WHILE BUILDING HER credentials as a reformer, True discreetly maintained her contacts in the art market, keeping her eye open for pieces of interest. As a curator, her primary job was still acquiring objects for the Getty's antiquities collection.
In March 1992, True received another unsolicited offer, similar in many ways to the one she had received about the Byzantine mosaic. This one came via fax from someone in Munich. In slanting, awkward English, the handwritten note offered a "fantastic examplar [sic]": a funerary wreath crafted in Greece four hundred years before Christ, finely wrought in more than a pound of pure gold. The note was signed by a "Dr. Victor Preis," who claimed to be a Swiss antiquities collector.

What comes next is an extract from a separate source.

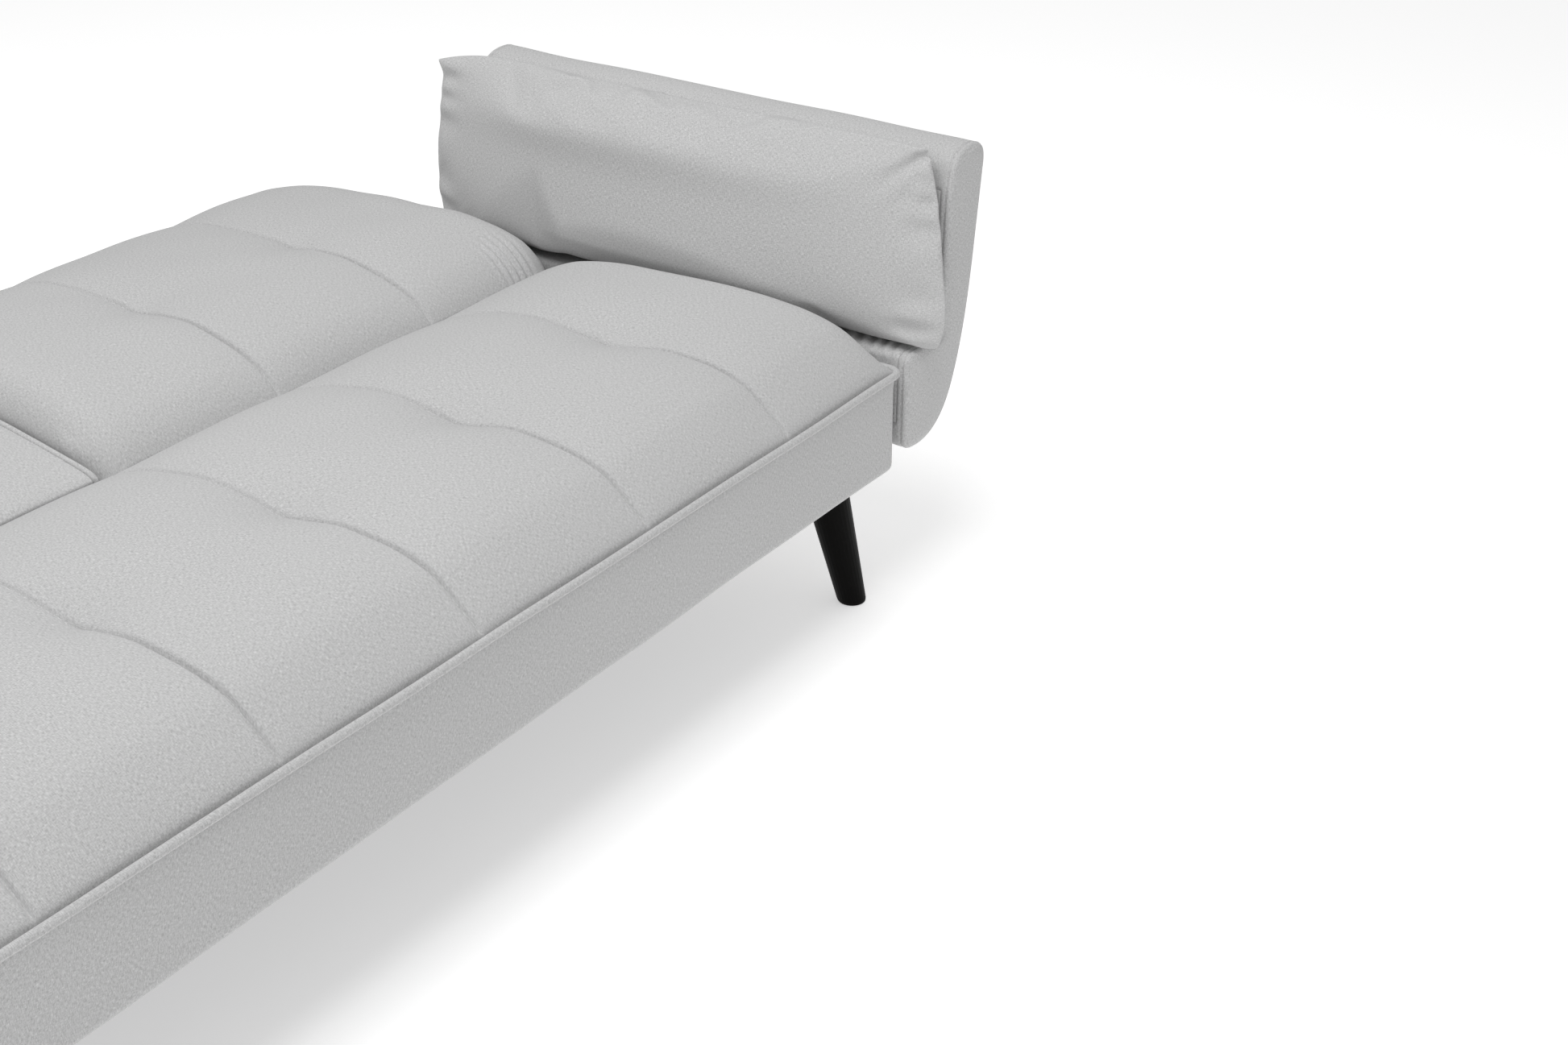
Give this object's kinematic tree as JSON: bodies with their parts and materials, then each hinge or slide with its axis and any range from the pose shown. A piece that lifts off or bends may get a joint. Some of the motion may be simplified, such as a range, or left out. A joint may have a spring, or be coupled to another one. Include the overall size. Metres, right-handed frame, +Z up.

True had never heard of him.
"If the museum is interest to buy it," Preis wrote, "please contact me." The words "as soon as possible" were crossed out and replaced with the word "today." He left two Munich phone numbers. His asking price: $1.6 million.
The photos Preis sent soon after showed a gleaming halo of delicate foil leaves sprouting from two intertwined solid-gold branches. Even in the wreath's slightly crumpled state, the craftsmanship was remarkable, far grander than that of a smaller wreath the Getty had acquired several years earlier. This wreath's dense foliage included dozens of leaves and some thirty flowers with finely wrought pistils and stamens—detailed enough to distinguish them as bellflowers intermingled with myrtle, apple, and pear blossoms. Several had an inlay of what looked like deep blue glass applied to their petals. True noted a signature touch that dated the wreath to the peak of Hellenistic naturalism: the branches were sculpted in such detail that she could make out the thin skin of bark at their cut ends. The effect was mesmerizing—a funerary adornment fit for the head of a king.
No wreaths of this quality had come on the market in the past twenty-five years. True recognized that if the Getty bought the wreath, it would possess a uniquely important specimen of ornamentation used by the elites of ancient Macedonia, perhaps even the family of Alexander the Great. True also knew that an object of such beauty and rarity had not appeared out of nowhere. Had it been on the market long, word of its existence would have already reached her from various sources.
On a business trip to Switzerland, True described the wreath and the circumstances surrounding its offer to the Zurich antiquities dealer Frieda Tchakos. The dealer was painfully direct: she had heard talk in the market about the men behind the object. "Don't touch it. These guys are not people you should deal with," she warned.
But True ignored Tchakos's advice and made arrangements to see the wreath. She checked into the Hotel zum Storchen, distinguished by its flower-draped balconies overlooking the Limmat River in Zurich's historic section. The day before the appointed meeting, a cable arrived from an associate of Preis's named L. J. Kovacevic. "First of all verey welcome in Zurich," the cable said. "Meeting to show gold wreath to your respectable self will be ... at 10:30 am Zurich time in the present
of the owner."
The next morning, True took a taxi to the Swiss Volksbank on Kirchgasse, just across the Limmat from her hotel. Preis and Kovacevic were waiting for True in a private vault.
The details of what transpired in the bank vault remain unclear. True engaged in a troubling conversation with the two men, who appear to have attempted a heavy-handed impersonation of wealthy European collectors. There was confusion, a confrontation. The meeting ended badly, and True left without making a deal.
Days after the botched meeting, Christoph Leon, the Austrian antiquities dealer who had acted as a middleman in the deal, sent an apologetic note to the rattled curator. The wreath's "actual owners" had no connection to the men in the vault, Leon insisted. The owners, he said, were "profoundly shocked, realizing the full dimension of the disaster."
"I must say that the happenings in Zurich were certainly bizarre," True replied via fax when she arrived back at her office. "I do not think that I have ever had an experience quite like that one! Mr. Kovacevic and whoever was impersonating Dr. Preis have done tremendous damage to a great object."
True said that the Getty was no longer interested in buying the wreath. "I hope that you will find a possible buyer for it, but I am afraid that in our case it is something that is too dangerous for us to be involved with," she explained.
GREEK AND GERMAN investigators later concluded that the men True had met with in the vault were likely antiquities smugglers, part of an increasingly sophisticated supply chain run by second-generation Greeks who acted as "mules," carting the fruits of looters in Greece and Turkey to the small circle of antiquities dealers in Zurich, Basel, Geneva, and Munich.